[start]

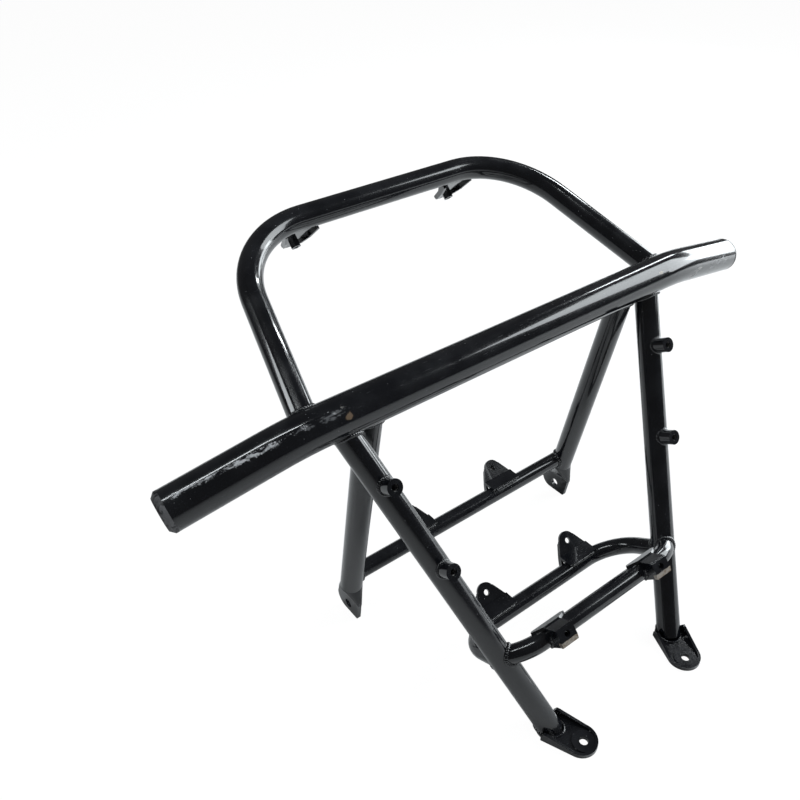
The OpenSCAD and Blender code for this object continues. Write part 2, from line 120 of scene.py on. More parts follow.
def seam_on_floor(branch: Rod, height: float, points: int = 120) -> np.ndarray:
    """The closed line where a rod's skin meets a level plane: p + s d at that height.

    Args:
        branch: The rod that ends on the plane.
        height: The plane's height in millimetres.
        points: How many points the line has.

    Returns:
        An array of points in millimetres.
    """
    turns = np.linspace(0, 2 * np.pi, points, endpoint=False)
    p = branch.skin(turns)
    return p + ((height - p[:, 2]) / branch.direction[2])[:, None] * branch.direction


def straight(start: Sequence[float], end: Sequence[float], points: int = 60) -> np.ndarray:
    """Points evenly spaced from start to end."""
    share = np.linspace(0, 1, points)[:, None]
    return (1 - share) * np.array(start, float) + share * np.array(end, float)


def resampled(path: np.ndarray, step: float, closed: bool) -> np.ndarray:
    """The line cut into even steps by its own length.

    Args:
        path: The line's points.
        step: The wanted spacing in millimetres.
        closed: Whether the last point joins the first.

    Returns:
        The new points, 8 or more.
    """
    fewest = 8
    line = np.vstack([path, path[:1]]) if closed else path
    along = np.concatenate([[0.0], np.cumsum(np.linalg.norm(np.diff(line, axis=0), axis=1))])
    count = max(fewest, int(round(along[-1] / step)))
    at = np.linspace(0, along[-1], count + (1 if closed else 0))
    at = at[:-1] if closed else at
    return np.stack([np.interp(at, along, line[:, k]) for k in range(3)], axis=1)


def add_mesh(name: str, points: np.ndarray, faces: Sequence[Sequence[int]]) -> bpy.types.Object:
    """A mesh object at the origin from points in millimetres.

    Args:
        name: The piece's name.
        points: An array of points.
        faces: Lists of point numbers, turned outwards.

    Returns:
        The new object, shaded smooth.
    """
    mesh = bpy.data.meshes.new(name)
    mesh.from_pydata((points * MM).tolist(), [], [list(map(int, f)) for f in faces])
    mesh.validate()
    mesh.shade_smooth()
    mesh.update()
    piece = bpy.data.objects.new(name, mesh)
    bpy.context.scene.collection.objects.link(piece)
    return piece


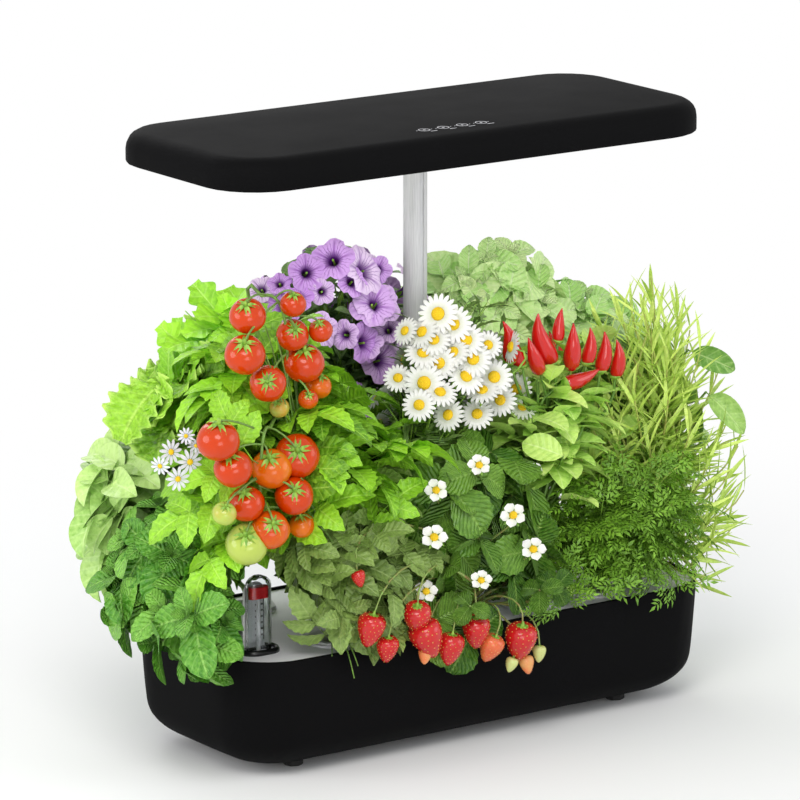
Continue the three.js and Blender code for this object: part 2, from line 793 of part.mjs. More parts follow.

[end]

TASK BRIEF:
Reproduce, please, the lines of the material from its first line down to the line containing "its own length.", keeping both ends and nothing beyond them.

THE SOLUTION:
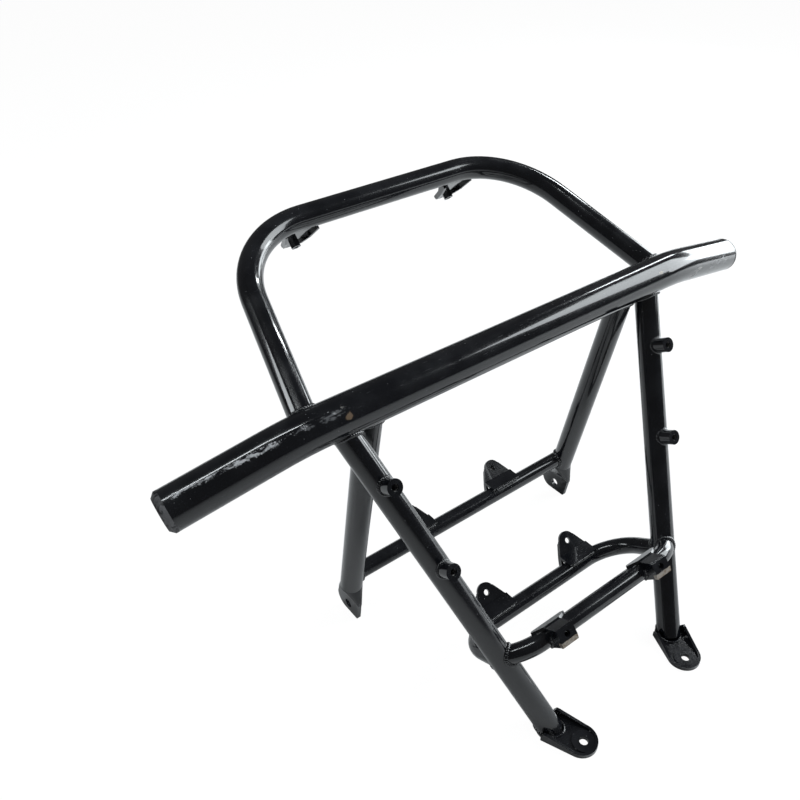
The OpenSCAD and Blender code for this object continues. Write part 2, from line 120 of scene.py on. More parts follow.
def seam_on_floor(branch: Rod, height: float, points: int = 120) -> np.ndarray:
    """The closed line where a rod's skin meets a level plane: p + s d at that height.

    Args:
        branch: The rod that ends on the plane.
        height: The plane's height in millimetres.
        points: How many points the line has.

    Returns:
        An array of points in millimetres.
    """
    turns = np.linspace(0, 2 * np.pi, points, endpoint=False)
    p = branch.skin(turns)
    return p + ((height - p[:, 2]) / branch.direction[2])[:, None] * branch.direction


def straight(start: Sequence[float], end: Sequence[float], points: int = 60) -> np.ndarray:
    """Points evenly spaced from start to end."""
    share = np.linspace(0, 1, points)[:, None]
    return (1 - share) * np.array(start, float) + share * np.array(end, float)


def resampled(path: np.ndarray, step: float, closed: bool) -> np.ndarray:
    """The line cut into even steps by its own length.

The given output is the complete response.